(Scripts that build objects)
- - -
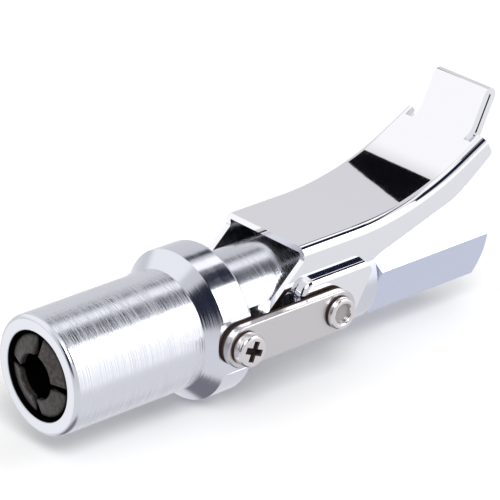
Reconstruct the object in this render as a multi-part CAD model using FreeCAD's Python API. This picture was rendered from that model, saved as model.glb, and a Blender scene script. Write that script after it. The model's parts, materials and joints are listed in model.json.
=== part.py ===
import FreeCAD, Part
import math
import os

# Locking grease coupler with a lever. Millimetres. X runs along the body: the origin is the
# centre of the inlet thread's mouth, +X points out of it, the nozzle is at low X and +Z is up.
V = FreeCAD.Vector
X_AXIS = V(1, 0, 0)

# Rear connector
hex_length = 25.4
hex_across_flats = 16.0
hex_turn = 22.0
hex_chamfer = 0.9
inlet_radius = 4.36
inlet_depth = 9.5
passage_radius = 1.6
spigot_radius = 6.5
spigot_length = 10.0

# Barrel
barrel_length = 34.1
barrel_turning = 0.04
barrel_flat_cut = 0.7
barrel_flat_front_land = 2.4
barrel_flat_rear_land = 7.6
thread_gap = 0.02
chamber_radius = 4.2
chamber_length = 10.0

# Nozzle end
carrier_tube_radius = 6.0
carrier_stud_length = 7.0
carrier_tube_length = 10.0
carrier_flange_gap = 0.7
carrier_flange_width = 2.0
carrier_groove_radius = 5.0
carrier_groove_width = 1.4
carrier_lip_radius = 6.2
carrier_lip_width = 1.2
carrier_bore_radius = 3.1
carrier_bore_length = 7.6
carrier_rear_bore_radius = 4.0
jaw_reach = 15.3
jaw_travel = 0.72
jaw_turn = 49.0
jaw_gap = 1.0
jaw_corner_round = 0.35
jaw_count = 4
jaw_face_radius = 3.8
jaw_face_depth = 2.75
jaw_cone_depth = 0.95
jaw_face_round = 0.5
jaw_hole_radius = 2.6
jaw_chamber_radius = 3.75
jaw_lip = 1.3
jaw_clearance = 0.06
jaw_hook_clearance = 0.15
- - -
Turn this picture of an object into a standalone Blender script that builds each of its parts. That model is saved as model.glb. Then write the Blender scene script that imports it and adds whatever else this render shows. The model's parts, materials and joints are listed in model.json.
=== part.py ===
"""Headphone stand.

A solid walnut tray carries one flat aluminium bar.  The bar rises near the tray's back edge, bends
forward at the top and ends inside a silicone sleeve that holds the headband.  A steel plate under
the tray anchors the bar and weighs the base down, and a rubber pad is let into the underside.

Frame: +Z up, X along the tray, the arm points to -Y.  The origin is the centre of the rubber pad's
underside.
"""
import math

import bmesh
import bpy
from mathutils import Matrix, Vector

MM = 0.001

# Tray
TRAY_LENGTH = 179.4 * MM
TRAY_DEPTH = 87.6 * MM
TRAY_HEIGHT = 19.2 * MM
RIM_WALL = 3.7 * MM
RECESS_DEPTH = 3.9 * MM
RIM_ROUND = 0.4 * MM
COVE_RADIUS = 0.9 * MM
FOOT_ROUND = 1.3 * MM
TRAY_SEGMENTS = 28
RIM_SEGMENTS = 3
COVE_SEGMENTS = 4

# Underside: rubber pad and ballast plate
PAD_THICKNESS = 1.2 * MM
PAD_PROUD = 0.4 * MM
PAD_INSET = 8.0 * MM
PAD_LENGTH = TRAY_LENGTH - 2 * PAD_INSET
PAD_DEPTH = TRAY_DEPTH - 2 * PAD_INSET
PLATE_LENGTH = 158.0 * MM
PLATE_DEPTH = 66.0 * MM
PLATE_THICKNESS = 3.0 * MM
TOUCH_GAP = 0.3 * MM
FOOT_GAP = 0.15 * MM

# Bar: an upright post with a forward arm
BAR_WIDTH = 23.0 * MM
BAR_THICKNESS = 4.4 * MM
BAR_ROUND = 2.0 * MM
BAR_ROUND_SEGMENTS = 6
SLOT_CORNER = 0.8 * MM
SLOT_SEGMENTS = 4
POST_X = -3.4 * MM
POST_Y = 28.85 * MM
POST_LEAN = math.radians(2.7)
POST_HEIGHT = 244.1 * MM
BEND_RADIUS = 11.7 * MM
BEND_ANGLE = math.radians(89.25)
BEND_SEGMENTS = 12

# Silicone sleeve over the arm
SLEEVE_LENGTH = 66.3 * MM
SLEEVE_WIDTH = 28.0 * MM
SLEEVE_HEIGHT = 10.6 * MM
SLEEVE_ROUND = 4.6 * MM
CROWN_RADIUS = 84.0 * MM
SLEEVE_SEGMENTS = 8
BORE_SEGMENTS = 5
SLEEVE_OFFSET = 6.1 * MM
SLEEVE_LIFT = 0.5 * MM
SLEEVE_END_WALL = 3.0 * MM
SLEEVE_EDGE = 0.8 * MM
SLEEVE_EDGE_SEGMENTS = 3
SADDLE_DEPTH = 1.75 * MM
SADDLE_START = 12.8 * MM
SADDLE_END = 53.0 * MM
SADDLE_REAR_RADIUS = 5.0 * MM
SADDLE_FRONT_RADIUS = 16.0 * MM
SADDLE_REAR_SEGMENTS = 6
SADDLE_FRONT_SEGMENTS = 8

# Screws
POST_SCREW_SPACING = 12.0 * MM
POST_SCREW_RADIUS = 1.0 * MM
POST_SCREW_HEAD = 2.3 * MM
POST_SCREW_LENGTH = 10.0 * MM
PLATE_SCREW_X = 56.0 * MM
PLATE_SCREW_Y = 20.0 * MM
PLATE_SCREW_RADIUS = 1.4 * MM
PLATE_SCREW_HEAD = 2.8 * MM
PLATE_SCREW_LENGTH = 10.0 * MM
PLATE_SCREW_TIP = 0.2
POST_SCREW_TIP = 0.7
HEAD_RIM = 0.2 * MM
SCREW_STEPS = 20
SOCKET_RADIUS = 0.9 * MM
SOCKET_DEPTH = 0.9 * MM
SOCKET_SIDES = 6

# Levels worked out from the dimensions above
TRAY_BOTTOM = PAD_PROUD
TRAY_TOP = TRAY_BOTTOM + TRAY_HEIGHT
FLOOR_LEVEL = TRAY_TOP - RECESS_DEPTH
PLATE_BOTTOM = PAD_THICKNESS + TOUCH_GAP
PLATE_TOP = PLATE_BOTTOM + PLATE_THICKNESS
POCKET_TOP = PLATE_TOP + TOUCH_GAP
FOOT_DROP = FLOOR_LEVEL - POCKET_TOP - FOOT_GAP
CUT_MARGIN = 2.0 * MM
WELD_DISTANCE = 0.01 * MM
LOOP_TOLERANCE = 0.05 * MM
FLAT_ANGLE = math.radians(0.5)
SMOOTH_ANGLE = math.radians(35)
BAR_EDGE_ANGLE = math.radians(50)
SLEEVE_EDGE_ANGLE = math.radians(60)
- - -
Tally up the lines in the preceding listing that contain the string "listed". Respond with the number and nothing else.

» **SOLUTION TO THIS EXERCISE**
2